- EXERCISE DESCRIPTION -
The first line to copy is the one with "in imported if"; the last is the one with "# ---------- the solids' own dimensions". Copy each line in that range exactly, leaving out all others.

- RECORDS FOR THE TASK -

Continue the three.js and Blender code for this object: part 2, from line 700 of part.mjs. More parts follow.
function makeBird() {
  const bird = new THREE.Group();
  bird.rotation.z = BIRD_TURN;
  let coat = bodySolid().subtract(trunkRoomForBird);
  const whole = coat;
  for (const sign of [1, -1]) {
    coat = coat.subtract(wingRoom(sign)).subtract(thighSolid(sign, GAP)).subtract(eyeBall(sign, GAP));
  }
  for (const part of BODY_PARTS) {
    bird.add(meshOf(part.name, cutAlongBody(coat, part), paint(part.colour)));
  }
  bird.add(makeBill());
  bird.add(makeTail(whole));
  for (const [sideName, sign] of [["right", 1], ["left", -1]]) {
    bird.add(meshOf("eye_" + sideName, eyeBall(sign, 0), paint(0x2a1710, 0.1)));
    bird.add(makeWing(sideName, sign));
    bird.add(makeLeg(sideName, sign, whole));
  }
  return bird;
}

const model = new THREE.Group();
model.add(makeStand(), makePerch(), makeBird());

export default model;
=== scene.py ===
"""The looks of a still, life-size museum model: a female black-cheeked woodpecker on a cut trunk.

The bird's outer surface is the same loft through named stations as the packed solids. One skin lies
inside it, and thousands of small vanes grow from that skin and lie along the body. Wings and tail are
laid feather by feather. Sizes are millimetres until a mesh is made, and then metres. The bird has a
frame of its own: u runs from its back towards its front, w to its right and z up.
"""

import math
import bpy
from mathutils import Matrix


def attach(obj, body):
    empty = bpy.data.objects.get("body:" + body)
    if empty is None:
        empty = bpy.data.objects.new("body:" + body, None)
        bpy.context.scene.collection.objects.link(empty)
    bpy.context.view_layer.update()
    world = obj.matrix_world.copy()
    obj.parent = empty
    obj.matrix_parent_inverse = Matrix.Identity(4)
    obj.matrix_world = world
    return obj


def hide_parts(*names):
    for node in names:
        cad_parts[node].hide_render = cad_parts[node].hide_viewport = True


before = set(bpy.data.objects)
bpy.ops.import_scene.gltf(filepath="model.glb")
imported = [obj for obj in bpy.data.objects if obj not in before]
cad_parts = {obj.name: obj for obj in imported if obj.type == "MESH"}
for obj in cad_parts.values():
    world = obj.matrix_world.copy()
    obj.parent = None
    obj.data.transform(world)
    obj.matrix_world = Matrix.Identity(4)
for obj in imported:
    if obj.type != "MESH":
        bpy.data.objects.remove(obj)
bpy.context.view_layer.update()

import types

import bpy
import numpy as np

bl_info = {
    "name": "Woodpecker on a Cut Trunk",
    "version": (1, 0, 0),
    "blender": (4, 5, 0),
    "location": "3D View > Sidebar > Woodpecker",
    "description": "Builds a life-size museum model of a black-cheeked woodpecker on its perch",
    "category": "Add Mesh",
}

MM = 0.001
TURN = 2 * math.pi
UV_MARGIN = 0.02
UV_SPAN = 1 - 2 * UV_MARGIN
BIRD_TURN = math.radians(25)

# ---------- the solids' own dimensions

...

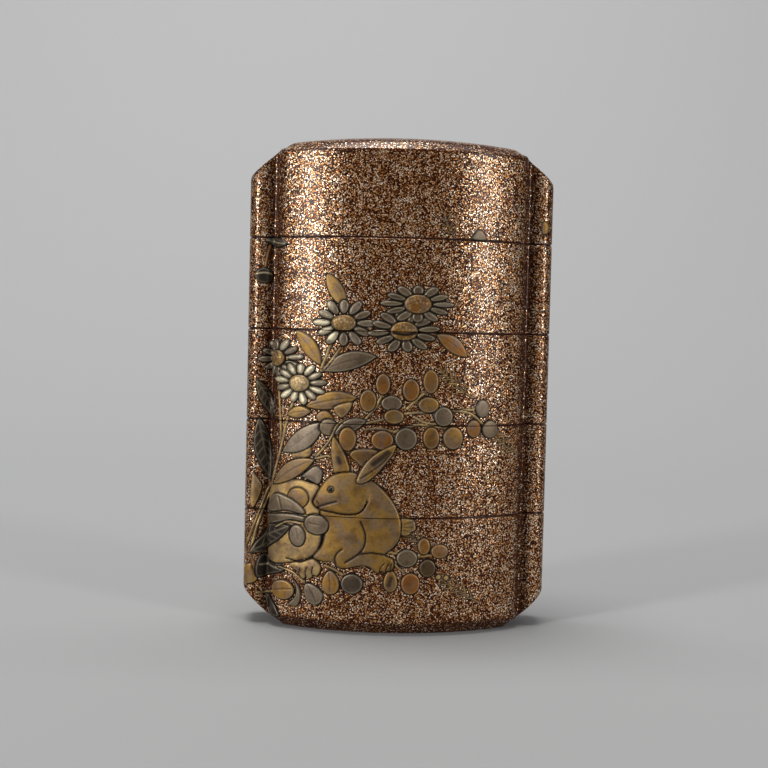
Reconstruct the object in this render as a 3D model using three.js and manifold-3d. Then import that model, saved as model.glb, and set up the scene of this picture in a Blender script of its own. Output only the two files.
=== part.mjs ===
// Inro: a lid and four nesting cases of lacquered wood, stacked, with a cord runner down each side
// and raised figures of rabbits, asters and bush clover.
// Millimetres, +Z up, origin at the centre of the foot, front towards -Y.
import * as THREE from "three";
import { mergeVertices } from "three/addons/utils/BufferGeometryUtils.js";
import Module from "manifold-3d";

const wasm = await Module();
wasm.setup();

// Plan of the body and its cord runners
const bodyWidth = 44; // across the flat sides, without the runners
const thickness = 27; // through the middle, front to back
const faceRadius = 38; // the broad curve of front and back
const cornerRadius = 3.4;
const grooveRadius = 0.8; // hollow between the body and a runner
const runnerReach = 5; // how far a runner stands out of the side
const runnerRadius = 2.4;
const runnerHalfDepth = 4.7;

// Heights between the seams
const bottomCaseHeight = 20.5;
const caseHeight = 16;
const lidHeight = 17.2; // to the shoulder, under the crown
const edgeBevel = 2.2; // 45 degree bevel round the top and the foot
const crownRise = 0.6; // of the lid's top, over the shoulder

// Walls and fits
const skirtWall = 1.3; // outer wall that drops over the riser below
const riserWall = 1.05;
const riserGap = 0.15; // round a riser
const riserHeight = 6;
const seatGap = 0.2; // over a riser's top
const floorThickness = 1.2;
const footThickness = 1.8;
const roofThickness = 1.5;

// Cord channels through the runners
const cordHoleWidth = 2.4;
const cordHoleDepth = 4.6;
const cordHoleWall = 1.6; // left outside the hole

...

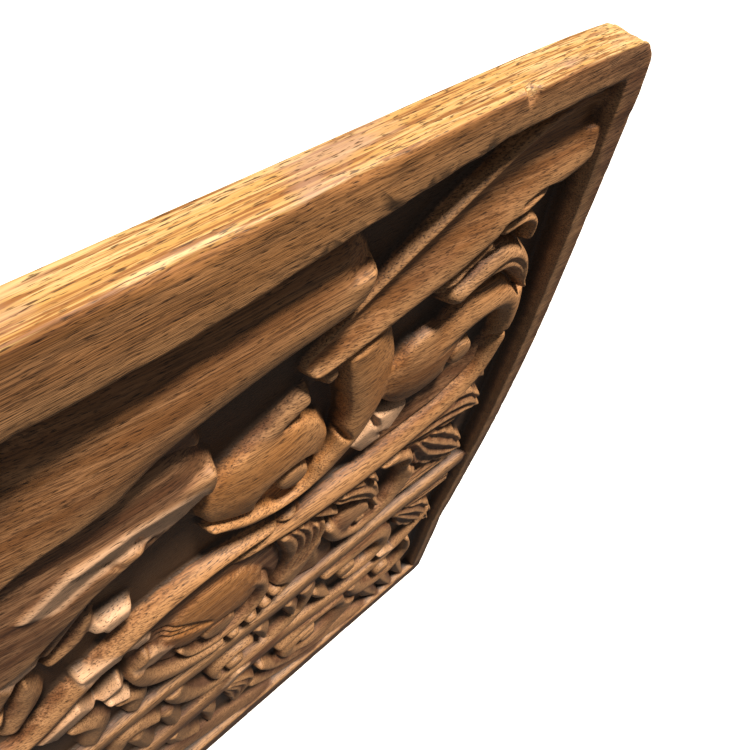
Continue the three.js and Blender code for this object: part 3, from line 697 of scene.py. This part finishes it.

- WRITTEN REPLY -
cad_parts = {obj.name: obj for obj in imported if obj.type == "MESH"}
for obj in cad_parts.values():
    world = obj.matrix_world.copy()
    obj.parent = None
    obj.data.transform(world)
    obj.matrix_world = Matrix.Identity(4)
for obj in imported:
    if obj.type != "MESH":
        bpy.data.objects.remove(obj)
bpy.context.view_layer.update()

import types

import bpy
import numpy as np

bl_info = {
    "name": "Woodpecker on a Cut Trunk",
    "version": (1, 0, 0),
    "blender": (4, 5, 0),
    "location": "3D View > Sidebar > Woodpecker",
    "description": "Builds a life-size museum model of a black-cheeked woodpecker on its perch",
    "category": "Add Mesh",
}

MM = 0.001
TURN = 2 * math.pi
UV_MARGIN = 0.02
UV_SPAN = 1 - 2 * UV_MARGIN
BIRD_TURN = math.radians(25)

# ---------- the solids' own dimensions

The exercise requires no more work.